While rich countries rallied around stronger language on winding down fossil fuel production, some are doing the opposite at home.

The US is planning a bigger oil and gas expansion than any other country in the world for the period to 2025, according to analysis by Oil Change International. Canada, Norway and Australia are also expanding production.

“We need to remain focused on what high emitters do at home after they had made their messianic speeches at Cops, ” Faten Aggad, of the African Climate Foundation, told Climate Home. “The biggest challenge in meeting the emissions target at this point is not the global south. Pretending that that is a problem is only meant as a distraction.”

The US is planning a bigger oil and gas expansion than any other country (Photo credit: Oil Change International)
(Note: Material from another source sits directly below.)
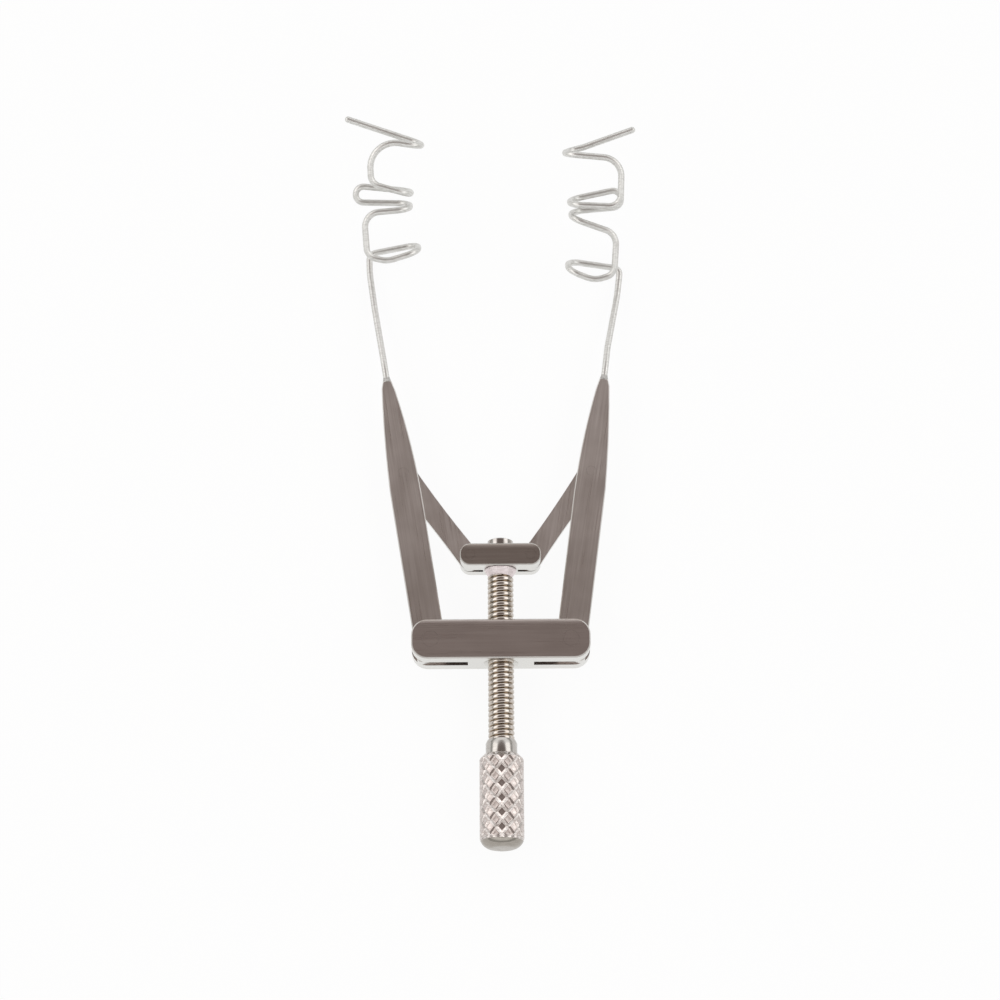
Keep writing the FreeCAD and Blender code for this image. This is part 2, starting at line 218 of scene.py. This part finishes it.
# Screw
# A stainless spindle with a fine right-hand thread, cut square at both ends. Its plain journal turns
# in the upper crossbar, and its lower end is fixed in the knob.
def new_piece(name, bm, body, stands_for, material, sharp_angle=35):
    """A finished mesh as a piece of the instrument that moves with a body."""
    bmesh.ops.recalc_face_normals(bm, faces=bm.faces[:])
    for face in bm.faces:
        face.smooth = True
    mesh = bpy.data.meshes.new(name)
    bm.to_mesh(mesh)
    bm.free()
    mesh.set_sharp_from_angle(angle=math.radians(sharp_angle))
    mesh.materials.append(material)
    piece = bpy.data.objects.new(name, mesh)
    bpy.context.scene.collection.objects.link(piece)
    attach(piece, body)
    if stands_for:
        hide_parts(*stands_for)
    return piece


def turned_steel(name, colour, ring_colour, roughness):
    """Stainless steel turned on a lathe: fine rings round the screw's axis, in two tones."""
    ring_pitch = 0.12 * MM
    ring_length = 0.6 * MM
    roughness_spread = 0.05
    material = bpy.data.materials.new(name)
    material.use_nodes = True
    tree = material.node_tree
    shader = tree.nodes["Principled BSDF"]
    place = add_node(tree, "ShaderNodeTexCoord")
    rings_frame = add_node(tree, "ShaderNodeMapping", Vector=place.outputs["Object"],
                           Scale=(1 / ring_length, 1 / ring_pitch, 1 / ring_length))
    rings = add_node(tree, "ShaderNodeTexNoise", Vector=rings_frame.outputs[0], Scale=1.0, Detail=2.0)
    colours = add_node(tree, "ShaderNodeValToRGB", Fac=rings.outputs[0])
    ramp_stops(colours, [(0.3, srgb(ring_colour)), (0.6, srgb(colour))])
    rough = add_node(tree, "ShaderNodeMapRange", Value=rings.outputs[0], From_Min=0.3, From_Max=0.7,
                     To_Min=roughness + roughness_spread, To_Max=roughness - roughness_spread)
    tree.links.new(colours.outputs[0], shader.inputs["Base Color"])
    tree.links.new(rough.outputs[0], shader.inputs["Roughness"])
    shader.inputs["Metallic"].default_value = 1.0
    return material


def tone_by_radius(material, start, end, colour):
    """Gives a turned piece another tone by distance from the screw's axis, none at start and full
    at end."""
    tree = material.node_tree
    base = tree.nodes["Principled BSDF"].inputs["Base Color"]
    place = add_node(tree, "ShaderNodeTexCoord")
    from_axis = add_node(tree, "ShaderNodeMapping", Vector=place.outputs["Object"],
                         Location=(0, 0, -mid_height), Scale=(1, 0, 1))
    radius = add_node(tree, "ShaderNodeVectorMath", {"operation": "LENGTH"}, i0=from_axis.outputs[0])
    share = add_node(tree, "ShaderNodeMapRange", Value=radius.outputs["Value"], From_Min=start,
                     From_Max=end)
    tone = add_node(tree, "ShaderNodeMix", {"data_type": "RGBA"}, i0=share.outputs[0],
                    i6=base.links[0].from_socket, i7=srgb(colour))
    tree.links.new(tone.outputs[2], base)


def cut_across(bm, y, beyond=0):
    """Cuts a mesh square to the screw's axis. A side beyond the cut, 1 or -1 along Y, is taken off."""
    bmesh.ops.bisect_plane(bm, geom=bm.verts[:] + bm.edges[:] + bm.faces[:], dist=weld_distance,
                           plane_co=(0, y, 0), plane_no=(0, beyond or 1, 0), clear_outer=beyond != 0)


def close_end(bm, y):
    """Closes the open rim that a cut has left at a place along the screw's axis."""
    rim = [edge for edge in bm.edges if edge.is_boundary
           and all(abs(vert.co.y - y) < rim_tolerance for vert in edge.verts)]
    bmesh.ops.contextual_create(bm, geom=rim)


weld_distance = 1e-7
rim_tolerance = 1e-6
turn_weld_distance = 0.002 * MM
along_screw = math.radians(90)
couplings = {c["joint"]: c["ratio"] for c in frame["record"]["behaviour"]["couplings"]}
thread_pitch = 2 * math.pi / couplings["knob_turn"]
screw_low, screw_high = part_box("adjusting_screw")
crest_radius = (screw_high.x - screw_low.x) / 2
journal_radius = 0.8 * MM
thread_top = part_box("thrust_collar")[0].y
thread_depth = 0.17 * MM
root_radius = crest_radius - thread_depth
groove_shade_start = 0.02 * MM
groove_shade_full = 0.12 * MM
steps_per_turn = 36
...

Meena Raman, director of Third World Network and adviser to developing countries at Cop27 said that if the EU and UK are serious about phasing out oil and gas, they should start by halting their own fossil fuel expansion. Only four European countries have joined the Beyond Oil and Gas Alliance.

“[It’s] not enough to play to the gallery but act if they really want to save the planet and not hide behind 2050 net zero targets, which will bust the remaining carbon budget for 1.5C,” she said. Instead, they should reach further and faster to get to real zero and suck more carbon out of the atmosphere than they emit.